## BEGIN THE DATA
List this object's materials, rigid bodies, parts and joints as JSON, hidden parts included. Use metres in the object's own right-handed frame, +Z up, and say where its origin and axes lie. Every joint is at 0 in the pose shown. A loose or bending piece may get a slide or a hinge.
## END THE DATA
## BEGIN THE DATA
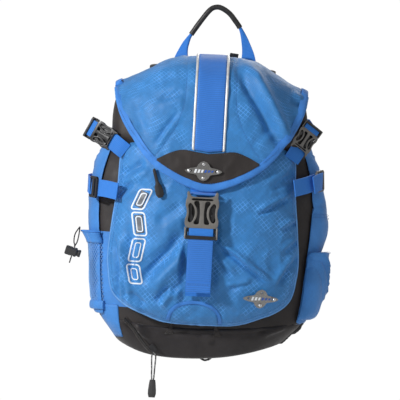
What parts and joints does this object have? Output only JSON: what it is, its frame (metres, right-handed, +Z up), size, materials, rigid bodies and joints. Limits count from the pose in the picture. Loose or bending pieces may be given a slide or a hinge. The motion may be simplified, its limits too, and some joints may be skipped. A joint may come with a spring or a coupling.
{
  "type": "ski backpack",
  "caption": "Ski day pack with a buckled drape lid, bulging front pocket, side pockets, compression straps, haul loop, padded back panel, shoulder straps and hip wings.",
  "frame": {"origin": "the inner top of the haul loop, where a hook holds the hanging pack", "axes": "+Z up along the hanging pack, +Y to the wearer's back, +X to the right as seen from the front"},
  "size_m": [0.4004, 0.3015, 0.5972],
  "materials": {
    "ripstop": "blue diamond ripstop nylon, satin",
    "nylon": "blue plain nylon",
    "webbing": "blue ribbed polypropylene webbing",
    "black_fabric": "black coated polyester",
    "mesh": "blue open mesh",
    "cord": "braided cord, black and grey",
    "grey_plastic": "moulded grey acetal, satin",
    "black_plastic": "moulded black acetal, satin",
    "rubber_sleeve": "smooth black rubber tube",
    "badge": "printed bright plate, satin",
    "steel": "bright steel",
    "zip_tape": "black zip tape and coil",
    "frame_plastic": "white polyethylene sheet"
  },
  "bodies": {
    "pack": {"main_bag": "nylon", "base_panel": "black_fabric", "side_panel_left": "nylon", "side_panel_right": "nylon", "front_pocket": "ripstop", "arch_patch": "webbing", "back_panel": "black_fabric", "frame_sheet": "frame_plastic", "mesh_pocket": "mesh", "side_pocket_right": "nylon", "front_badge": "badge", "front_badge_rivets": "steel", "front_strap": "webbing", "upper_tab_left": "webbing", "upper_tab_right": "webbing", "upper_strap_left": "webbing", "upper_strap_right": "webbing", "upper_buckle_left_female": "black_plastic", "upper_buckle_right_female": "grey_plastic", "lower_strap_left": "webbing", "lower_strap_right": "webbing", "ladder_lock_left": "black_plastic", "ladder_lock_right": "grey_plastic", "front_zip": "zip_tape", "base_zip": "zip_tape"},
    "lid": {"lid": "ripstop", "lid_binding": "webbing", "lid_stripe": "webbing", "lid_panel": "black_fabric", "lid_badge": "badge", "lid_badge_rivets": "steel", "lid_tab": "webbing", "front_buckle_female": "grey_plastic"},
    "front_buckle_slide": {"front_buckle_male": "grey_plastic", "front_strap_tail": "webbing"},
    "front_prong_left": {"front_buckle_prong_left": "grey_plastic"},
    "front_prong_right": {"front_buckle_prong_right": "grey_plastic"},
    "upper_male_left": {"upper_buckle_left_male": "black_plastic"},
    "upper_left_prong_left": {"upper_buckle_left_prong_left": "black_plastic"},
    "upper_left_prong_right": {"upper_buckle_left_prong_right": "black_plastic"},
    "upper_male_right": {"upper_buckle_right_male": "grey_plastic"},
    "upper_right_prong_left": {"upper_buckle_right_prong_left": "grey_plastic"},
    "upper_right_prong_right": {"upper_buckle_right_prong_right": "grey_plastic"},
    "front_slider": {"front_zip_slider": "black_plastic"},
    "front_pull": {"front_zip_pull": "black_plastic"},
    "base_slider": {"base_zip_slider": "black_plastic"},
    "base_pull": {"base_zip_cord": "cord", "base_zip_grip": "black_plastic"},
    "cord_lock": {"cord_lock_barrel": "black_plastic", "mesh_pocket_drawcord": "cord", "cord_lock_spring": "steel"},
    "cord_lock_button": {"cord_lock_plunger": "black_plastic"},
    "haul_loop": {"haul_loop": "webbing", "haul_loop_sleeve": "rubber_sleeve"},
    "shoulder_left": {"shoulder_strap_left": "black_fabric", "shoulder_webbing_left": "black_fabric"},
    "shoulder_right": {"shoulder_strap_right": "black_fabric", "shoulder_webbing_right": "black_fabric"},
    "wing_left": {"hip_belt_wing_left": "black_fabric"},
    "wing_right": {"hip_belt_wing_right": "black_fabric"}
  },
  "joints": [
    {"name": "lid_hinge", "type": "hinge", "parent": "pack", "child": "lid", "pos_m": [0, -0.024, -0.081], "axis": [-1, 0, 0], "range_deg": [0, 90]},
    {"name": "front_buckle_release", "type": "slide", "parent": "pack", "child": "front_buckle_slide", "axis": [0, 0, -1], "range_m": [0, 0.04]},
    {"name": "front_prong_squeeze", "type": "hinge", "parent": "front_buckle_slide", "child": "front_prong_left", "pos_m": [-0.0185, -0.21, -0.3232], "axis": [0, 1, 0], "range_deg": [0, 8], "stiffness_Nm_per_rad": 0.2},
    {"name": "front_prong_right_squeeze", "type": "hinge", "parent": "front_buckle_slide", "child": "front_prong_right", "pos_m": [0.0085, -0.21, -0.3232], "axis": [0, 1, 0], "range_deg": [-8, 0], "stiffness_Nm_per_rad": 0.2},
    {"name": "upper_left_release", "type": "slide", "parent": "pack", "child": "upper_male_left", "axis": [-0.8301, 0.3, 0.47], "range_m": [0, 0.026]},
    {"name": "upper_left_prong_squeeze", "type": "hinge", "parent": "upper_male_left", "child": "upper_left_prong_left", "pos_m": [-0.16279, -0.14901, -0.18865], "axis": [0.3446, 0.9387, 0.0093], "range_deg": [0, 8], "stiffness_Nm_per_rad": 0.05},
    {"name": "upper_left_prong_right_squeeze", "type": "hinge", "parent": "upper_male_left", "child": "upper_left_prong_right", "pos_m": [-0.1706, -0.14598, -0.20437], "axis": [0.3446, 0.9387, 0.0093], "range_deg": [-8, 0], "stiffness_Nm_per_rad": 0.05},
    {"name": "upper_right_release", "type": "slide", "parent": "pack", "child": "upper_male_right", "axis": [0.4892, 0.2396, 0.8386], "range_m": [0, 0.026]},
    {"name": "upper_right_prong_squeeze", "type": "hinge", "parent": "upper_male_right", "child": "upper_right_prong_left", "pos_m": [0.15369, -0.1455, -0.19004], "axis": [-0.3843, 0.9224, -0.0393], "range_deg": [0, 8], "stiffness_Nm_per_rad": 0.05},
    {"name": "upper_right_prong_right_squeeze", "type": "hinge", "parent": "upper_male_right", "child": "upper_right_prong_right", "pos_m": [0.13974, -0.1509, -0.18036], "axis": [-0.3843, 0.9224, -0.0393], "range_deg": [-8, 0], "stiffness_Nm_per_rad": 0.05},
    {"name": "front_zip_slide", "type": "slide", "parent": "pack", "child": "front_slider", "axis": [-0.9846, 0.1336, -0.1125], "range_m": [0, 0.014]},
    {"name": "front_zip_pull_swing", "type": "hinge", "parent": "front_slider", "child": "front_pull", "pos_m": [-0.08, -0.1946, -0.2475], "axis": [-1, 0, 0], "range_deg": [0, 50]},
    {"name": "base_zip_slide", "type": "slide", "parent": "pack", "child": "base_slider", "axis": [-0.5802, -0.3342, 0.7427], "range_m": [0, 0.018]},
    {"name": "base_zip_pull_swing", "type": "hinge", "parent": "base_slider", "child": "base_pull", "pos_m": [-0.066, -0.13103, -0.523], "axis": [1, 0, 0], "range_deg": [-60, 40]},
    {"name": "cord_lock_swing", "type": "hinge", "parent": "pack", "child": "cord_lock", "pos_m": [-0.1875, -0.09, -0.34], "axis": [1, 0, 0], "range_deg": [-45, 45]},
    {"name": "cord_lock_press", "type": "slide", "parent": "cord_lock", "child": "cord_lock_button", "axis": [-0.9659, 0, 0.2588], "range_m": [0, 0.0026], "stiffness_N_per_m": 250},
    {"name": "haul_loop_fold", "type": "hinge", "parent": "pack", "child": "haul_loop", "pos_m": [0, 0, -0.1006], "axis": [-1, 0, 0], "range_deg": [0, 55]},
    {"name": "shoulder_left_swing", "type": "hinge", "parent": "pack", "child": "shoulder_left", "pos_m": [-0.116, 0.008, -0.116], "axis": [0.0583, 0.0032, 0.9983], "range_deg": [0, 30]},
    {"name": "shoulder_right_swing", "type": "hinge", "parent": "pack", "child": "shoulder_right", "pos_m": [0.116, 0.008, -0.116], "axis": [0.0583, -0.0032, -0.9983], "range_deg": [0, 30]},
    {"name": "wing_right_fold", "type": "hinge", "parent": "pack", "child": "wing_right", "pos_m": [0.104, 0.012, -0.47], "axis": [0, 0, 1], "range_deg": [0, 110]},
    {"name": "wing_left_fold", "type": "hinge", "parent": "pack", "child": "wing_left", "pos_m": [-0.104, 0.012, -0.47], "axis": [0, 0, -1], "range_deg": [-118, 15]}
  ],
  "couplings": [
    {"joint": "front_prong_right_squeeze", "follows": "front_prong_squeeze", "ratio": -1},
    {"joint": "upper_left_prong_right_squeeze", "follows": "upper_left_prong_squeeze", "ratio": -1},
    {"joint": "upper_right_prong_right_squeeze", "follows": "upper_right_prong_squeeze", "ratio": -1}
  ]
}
## END THE DATA
TASK DIRECTIONS
Pick each line holding the word "JSON" out of the data and copy it.

WORKED ANSWER
List this object's materials, rigid bodies, parts and joints as JSON, hidden parts included. Use metres in the object's own right-handed frame, +Z up, and say where its origin and axes lie. Every joint is at 0 in the pose shown. A loose or bending piece may get a slide or a hinge.
What parts and joints does this object have? Output only JSON: what it is, its frame (metres, right-handed, +Z up), size, materials, rigid bodies and joints. Limits count from the pose in the picture. Loose or bending pieces may be given a slide or a hinge. The motion may be simplified, its limits too, and some joints may be skipped. A joint may come with a spring or a coupling.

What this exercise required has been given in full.